WHAT THE EXERCISE ASKS — Pick out the lines below with "part" and list them.

**** DATA BLOCK ****

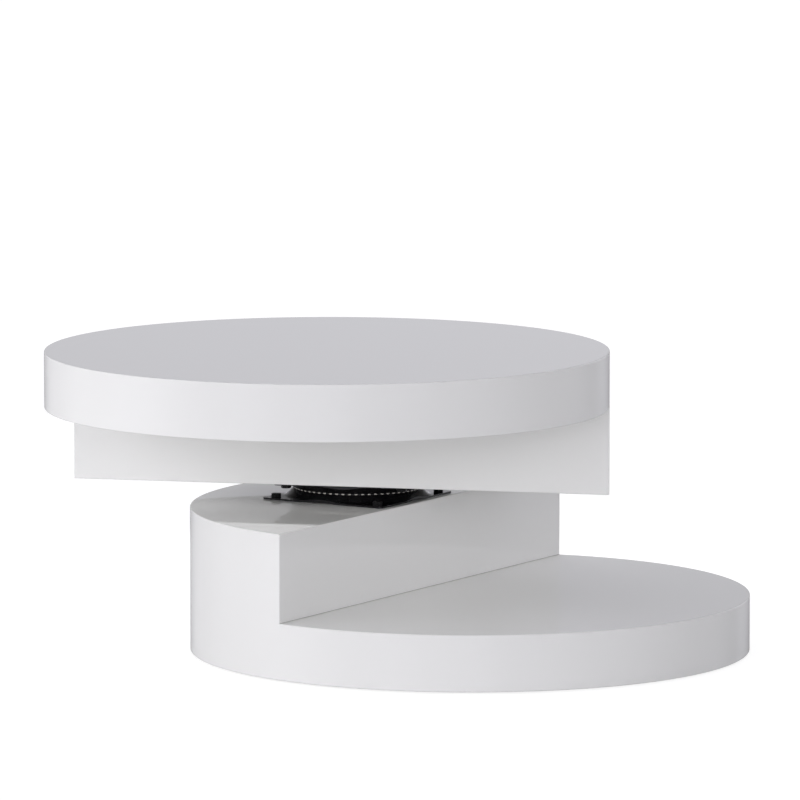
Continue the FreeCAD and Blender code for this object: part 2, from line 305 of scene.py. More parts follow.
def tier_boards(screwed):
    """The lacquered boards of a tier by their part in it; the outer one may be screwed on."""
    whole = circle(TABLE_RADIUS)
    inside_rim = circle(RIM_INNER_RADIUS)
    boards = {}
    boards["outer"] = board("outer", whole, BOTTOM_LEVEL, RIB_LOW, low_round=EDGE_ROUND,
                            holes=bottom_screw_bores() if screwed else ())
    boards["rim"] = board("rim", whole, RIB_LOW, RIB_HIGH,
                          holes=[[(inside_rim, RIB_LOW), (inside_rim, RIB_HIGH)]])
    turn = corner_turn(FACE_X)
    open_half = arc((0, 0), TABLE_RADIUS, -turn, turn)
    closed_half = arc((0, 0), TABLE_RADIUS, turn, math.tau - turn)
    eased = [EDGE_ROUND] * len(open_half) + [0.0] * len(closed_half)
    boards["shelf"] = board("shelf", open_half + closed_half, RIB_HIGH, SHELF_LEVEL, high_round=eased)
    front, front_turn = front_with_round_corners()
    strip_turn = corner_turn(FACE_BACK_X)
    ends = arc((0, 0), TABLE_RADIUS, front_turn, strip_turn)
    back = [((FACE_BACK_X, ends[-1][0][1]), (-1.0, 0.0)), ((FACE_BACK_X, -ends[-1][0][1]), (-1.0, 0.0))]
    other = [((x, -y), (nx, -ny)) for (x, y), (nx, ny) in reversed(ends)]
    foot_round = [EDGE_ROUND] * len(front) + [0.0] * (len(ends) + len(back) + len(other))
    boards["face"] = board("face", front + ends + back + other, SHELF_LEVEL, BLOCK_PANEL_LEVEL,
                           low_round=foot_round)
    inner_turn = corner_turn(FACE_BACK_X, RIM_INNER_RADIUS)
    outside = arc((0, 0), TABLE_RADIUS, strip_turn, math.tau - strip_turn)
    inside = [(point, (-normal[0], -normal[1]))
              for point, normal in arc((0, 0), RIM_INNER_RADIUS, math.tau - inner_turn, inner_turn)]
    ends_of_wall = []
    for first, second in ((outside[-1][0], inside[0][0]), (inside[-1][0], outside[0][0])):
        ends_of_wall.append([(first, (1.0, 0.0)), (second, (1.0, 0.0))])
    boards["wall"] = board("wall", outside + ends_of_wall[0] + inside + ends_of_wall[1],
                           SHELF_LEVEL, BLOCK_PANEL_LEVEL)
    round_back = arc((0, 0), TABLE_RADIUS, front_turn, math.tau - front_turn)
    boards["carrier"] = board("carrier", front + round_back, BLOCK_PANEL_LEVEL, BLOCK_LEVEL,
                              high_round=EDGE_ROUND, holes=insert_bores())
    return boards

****

RESULT BELOW —
Continue the FreeCAD and Blender code for this object: part 2, from line 305 of scene.py. More parts follow.
    """The lacquered boards of a tier by their part in it; the outer one may be screwed on."""